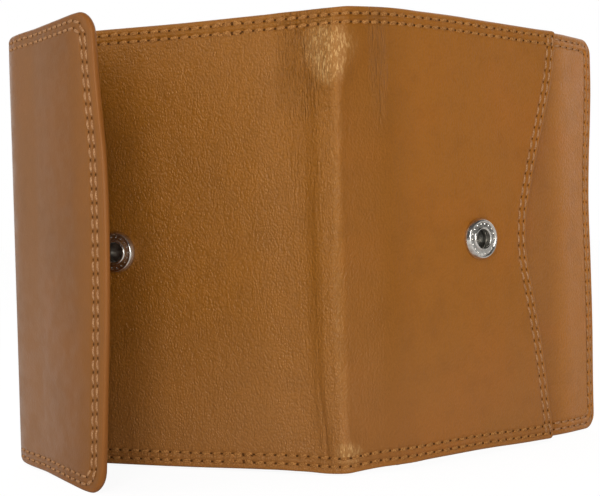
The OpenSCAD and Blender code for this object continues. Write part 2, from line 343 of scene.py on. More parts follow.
class Nodes(Wiring):
    """The nodes of one material, with its Principled shader."""

    def __init__(self, name: str) -> None:
        """Starts a material.

        Args:
            name: The material's name.
        """
        self.material = bpy.data.materials.new(name)
        self.material.use_nodes = True
        super().__init__(self.material.node_tree)
        self.shader = self.tree.nodes["Principled BSDF"]
        self.place = self.add("ShaderNodeTexCoord").outputs["Object"]

    def stretched(self, upright: float) -> Socket:
        """Scales the piece's own coordinates along z, which stretches a pattern upwards."""
        mapping = self.add("ShaderNodeMapping")
        mapping.inputs["Scale"].default_value = (1.0, 1.0, upright)
        self.link(self.place, mapping.inputs["Vector"])
        return mapping.outputs["Vector"]

    def noise(self, scale: float, detail: float = 2.0, rough: float = 0.5,
              place: Socket | None = None) -> Socket:
        """Adds noise.

        Args:
            scale: Lumps per metre.
            detail: Octaves.
            rough: How strong the fine octaves are.
            place: Coordinates, or None for the piece's own.

        Returns:
            The noise's value.
        """
        node = self.add("ShaderNodeTexNoise")
        for key, number in (("Scale", scale), ("Detail", detail), ("Roughness", rough)):
            node.inputs[key].default_value = number
        self.link(place or self.place, node.inputs["Vector"])
        return node.outputs["Fac"]

    def cells(self, scale: float, place: Socket) -> Socket:
        """Adds a pebble pattern and gives the distance from each pebble's middle.

        Args:
            scale: Pebbles per metre.
            place: Coordinates.

        Returns:
            The distance.
        """
        node = self.add("ShaderNodeTexVoronoi", feature="F1")
        node.inputs["Scale"].default_value = scale
        node.inputs["Randomness"].default_value = 0.9
        self.link(place, node.inputs["Vector"])
        return node.outputs["Distance"]

    def mix(self, share: Socket, one: object, other: object) -> Socket:
        """Mixes two colours.

        Args:
            share: Share of the second.
            one: A colour or an output.
            other: A colour or an output.

        Returns:
            The mixed colour.
        """
        node = self.add("ShaderNodeMix", data_type="RGBA")
        self.link(share, node.inputs["Factor"])
        for key, value in (("A", one), ("B", other)):
            self.feed(value, next(s for s in node.inputs if s.name == key and s.type == "RGBA"))
        return next(s for s in node.outputs if s.type == "RGBA")

    def attribute(self, name: str) -> Socket:
        """Gives a value that is stored on the piece's points."""
        return self.add("ShaderNodeAttribute", attribute_name=name).outputs["Fac"]

    def bump(self, height: Socket, strength: float, distance: float) -> Socket:
        """Adds a bump.

        Args:
            height: The height map.
            strength: How strong it is.
            distance: Its real height in millimetres.

        Returns:
            The normal.
        """
        node = self.add("ShaderNodeBump")
        node.inputs["Strength"].default_value = strength
        node.inputs["Distance"].default_value = distance * MM
        self.link(height, node.inputs["Height"])
        return node.outputs["Normal"]

    def set(self, **values: object) -> None:
        """Feeds the shader's sockets, which are named with underscores for spaces."""
        for key, value in values.items():
            self.feed(value, self.shader.inputs[key.replace("_", " ")])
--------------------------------
WHAT TO WORK ON:
Determine the count of lines in the data above with the string "from" in them, and give that count alone.

RESULT BELOW:
2